▶ [What needs to be done]: Which lines hold the word "materials"? Copy each of them.

[START Raw data]

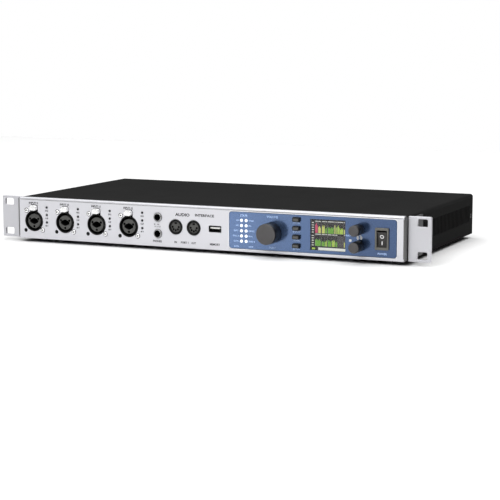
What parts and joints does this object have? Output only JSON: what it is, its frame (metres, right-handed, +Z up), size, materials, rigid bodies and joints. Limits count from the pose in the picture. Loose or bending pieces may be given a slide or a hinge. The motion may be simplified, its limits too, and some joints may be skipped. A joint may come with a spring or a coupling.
{
  "type": "audio interface",
  "caption": "Rack-mount audio interface with combined microphone sockets, control knobs, a colour display and a rear panel of line, digital and computer sockets.",
  "frame": {"origin": "under the middle of the bounding box, on the surface the feet stand on", "axes": "+X to the right as seen from the front, +Y towards the rear panel, +Z up; the controls face -Y"},
  "size_m": [0.4826, 0.264, 0.048],
  "materials": {
    "panel_silver": "satin anodised, fine grain",
    "overlay_blue": "glossy blue, reflective",
    "cover_black": "fine textured powder coat",
    "rear_black": "satin powder coat",
    "ear_silver": "satin on the front face, black behind",
    "socket_black": "moulded, fine texture",
    "socket_grey": "moulded insert",
    "latch_steel": "pressed steel",
    "chrome": "polished",
    "port_steel": "stamped shell",
    "knob_grey": "grey turned face, black side",
    "button_grey": "moulded",
    "switch_grey": "moulded",
    "rocker_black": "moulded, satin",
    "flap_white": "moulded",
    "display_glass": "clear window",
    "board_green": "circuit board with parts",
    "foot_rubber": "matt",
    "marking_white": "screen print",
    "display_picture": "lit colour screen",
    "led_white": "lit"
  },
  "bodies": {
    "chassis": {"aes_input": "socket_black", "aes_output": "socket_black", "base_tray": "cover_black", "control_overlay": "overlay_blue", "display_module": "display_picture", "display_window": "display_glass", "fibre_transceiver": "socket_black", "foot_front_left": "foot_rubber", "foot_front_right": "foot_rubber", "foot_rear_left": "foot_rubber", "foot_rear_right": "foot_rubber", "front_board": "board_green", "front_midi_sockets": "socket_black", "front_panel": "panel_silver", "front_usb_socket": "port_steel", "input_jacks": "socket_black", "input_socket_1": "socket_black", "input_socket_2": "socket_black", "input_socket_3": "socket_black", "input_socket_4": "socket_black", "line_output_7": "socket_black", "line_output_8": "socket_black", "main_board": "board_green", "mains_inlet": "socket_black", "optical_port_a": "socket_black", "optical_port_b": "socket_black", "output_jacks": "socket_black", "phones_jacks": "socket_black", "power_supply": "board_green", "power_switch_frame": "switch_grey", "rack_ear_left": "ear_silver", "rack_ear_right": "ear_silver", "rear_midi_sockets": "socket_black", "rear_panel": "rear_black", "remote_port": "port_steel", "thunderbolt_port": "port_steel", "top_cover": "cover_black", "usb_b_port": "port_steel", "word_clock_input": "chrome", "word_clock_output": "chrome"},
    "power_rocker": {"power_rocker": "rocker_black"},
    "volume_push": {"volume_shaft": "latch_steel"},
    "volume_turn": {"volume_knob": "knob_grey"},
    "upper_push": {"upper_shaft": "latch_steel"},
    "upper_turn": {"upper_knob": "knob_grey"},
    "lower_push": {"lower_shaft": "latch_steel"},
    "lower_turn": {"lower_knob": "knob_grey"},
    "menu_button_1": {"menu_button_1": "button_grey"},
    "menu_button_2": {"menu_button_2": "button_grey"},
    "menu_button_3": {"menu_button_3": "button_grey"},
    "menu_button_4": {"menu_button_4": "button_grey"},
    "input_latch_1": {"input_latch_1": "latch_steel"},
    "input_latch_2": {"input_latch_2": "latch_steel"},
    "input_latch_3": {"input_latch_3": "latch_steel"},
    "input_latch_4": {"input_latch_4": "latch_steel"},
    "aes_input_latch": {"aes_input_latch": "latch_steel"},
    "optical_b_output_shutter": {"optical_b_output_shutter": "flap_white"},
    "optical_b_input_shutter": {"optical_b_input_shutter": "socket_black"},
    "optical_a_output_shutter": {"optical_a_output_shutter": "flap_white"},
    "optical_a_input_shutter": {"optical_a_input_shutter": "socket_black"}
  },
  "joints": [
    {"name": "power_rocker_tilt", "type": "hinge", "parent": "chassis", "child": "power_rocker", "pos_m": [0.1943, -0.112, 0.0253], "axis": [-1, 0, 0], "range_deg": [0, 14]},
    {"name": "volume_knob_push", "type": "slide", "parent": "chassis", "child": "volume_push", "axis": [0, 1, 0], "range_m": [0, 0.0005], "stiffness_N_per_m": 1500, "springref_m": -0.0008},
    {"name": "volume_knob_turn", "type": "hinge", "parent": "volume_push", "child": "volume_turn", "pos_m": [0.079, -0.123, 0.0253], "axis": [0, 1, 0], "continuous": true},
    {"name": "upper_knob_push", "type": "slide", "parent": "chassis", "child": "upper_push", "axis": [0, 1, 0], "range_m": [0, 0.0005], "stiffness_N_per_m": 1500, "springref_m": -0.0008},
    {"name": "upper_knob_turn", "type": "hinge", "parent": "upper_push", "child": "upper_turn", "pos_m": [0.171, -0.123, 0.0335], "axis": [0, 1, 0], "continuous": true},
    {"name": "lower_knob_push", "type": "slide", "parent": "chassis", "child": "lower_push", "axis": [0, 1, 0], "range_m": [0, 0.0005], "stiffness_N_per_m": 1500, "springref_m": -0.0008},
    {"name": "lower_knob_turn", "type": "hinge", "parent": "lower_push", "child": "lower_turn", "pos_m": [0.171, -0.123, 0.0173], "axis": [0, 1, 0], "continuous": true},
    {"name": "menu_button_1_press", "type": "slide", "parent": "chassis", "child": "menu_button_1", "axis": [0, 1, 0], "range_m": [0, 0.0008], "stiffness_N_per_m": 600, "springref_m": -0.0008},
    {"name": "menu_button_2_press", "type": "slide", "parent": "chassis", "child": "menu_button_2", "axis": [0, 1, 0], "range_m": [0, 0.0008], "stiffness_N_per_m": 600, "springref_m": -0.0008},
    {"name": "menu_button_3_press", "type": "slide", "parent": "chassis", "child": "menu_button_3", "axis": [0, 1, 0], "range_m": [0, 0.0008], "stiffness_N_per_m": 600, "springref_m": -0.0008},
    {"name": "menu_button_4_press", "type": "slide", "parent": "chassis", "child": "menu_button_4", "axis": [0, 1, 0], "range_m": [0, 0.0008], "stiffness_N_per_m": 600, "springref_m": -0.0008},
    {"name": "input_latch_1_press", "type": "slide", "parent": "chassis", "child": "input_latch_1", "axis": [0, 1, 0], "range_m": [0, 0.0015], "stiffness_N_per_m": 900, "springref_m": -0.001},
    {"name": "input_latch_2_press", "type": "slide", "parent": "chassis", "child": "input_latch_2", "axis": [0, 1, 0], "range_m": [0, 0.0015], "stiffness_N_per_m": 900, "springref_m": -0.001},
    {"name": "input_latch_3_press", "type": "slide", "parent": "chassis", "child": "input_latch_3", "axis": [0, 1, 0], "range_m": [0, 0.0015], "stiffness_N_per_m": 900, "springref_m": -0.001},
    {"name": "input_latch_4_press", "type": "slide", "parent": "chassis", "child": "input_latch_4", "axis": [0, 1, 0], "range_m": [0, 0.0015], "stiffness_N_per_m": 900, "springref_m": -0.001},
    {"name": "aes_input_latch_press", "type": "slide", "parent": "chassis", "child": "aes_input_latch", "axis": [0, -1, 0], "range_m": [0, 0.0015], "stiffness_N_per_m": 900, "springref_m": -0.001},
    {"name": "optical_b_output_shutter_swing", "type": "hinge", "parent": "chassis", "child": "optical_b_output_shutter", "pos_m": [0.087, 0.11565, 0.0389], "axis": [-1, 0, 0], "range_deg": [0, 80], "stiffness_Nm_per_rad": 0.0015, "springref_deg": -17.19},
    {"name": "optical_b_input_shutter_swing", "type": "hinge", "parent": "chassis", "child": "optical_b_input_shutter", "pos_m": [0.074, 0.11565, 0.0389], "axis": [-1, 0, 0], "range_deg": [0, 80], "stiffness_Nm_per_rad": 0.0015, "springref_deg": -17.19},
    {"name": "optical_a_output_shutter_swing", "type": "hinge", "parent": "chassis", "child": "optical_a_output_shutter", "pos_m": [0.061, 0.11565, 0.0389], "axis": [-1, 0, 0], "range_deg": [0, 80], "stiffness_Nm_per_rad": 0.0015, "springref_deg": -17.19},
    {"name": "optical_a_input_shutter_swing", "type": "hinge", "parent": "chassis", "child": "optical_a_input_shutter", "pos_m": [0.048, 0.11565, 0.0389], "axis": [-1, 0, 0], "range_deg": [0, 80], "stiffness_Nm_per_rad": 0.0015, "springref_deg": -17.19}
  ]
}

[END Raw data]

▶ [Task response]:
What parts and joints does this object have? Output only JSON: what it is, its frame (metres, right-handed, +Z up), size, materials, rigid bodies and joints. Limits count from the pose in the picture. Loose or bending pieces may be given a slide or a hinge. The motion may be simplified, its limits too, and some joints may be skipped. A joint may come with a spring or a coupling.
  "materials": {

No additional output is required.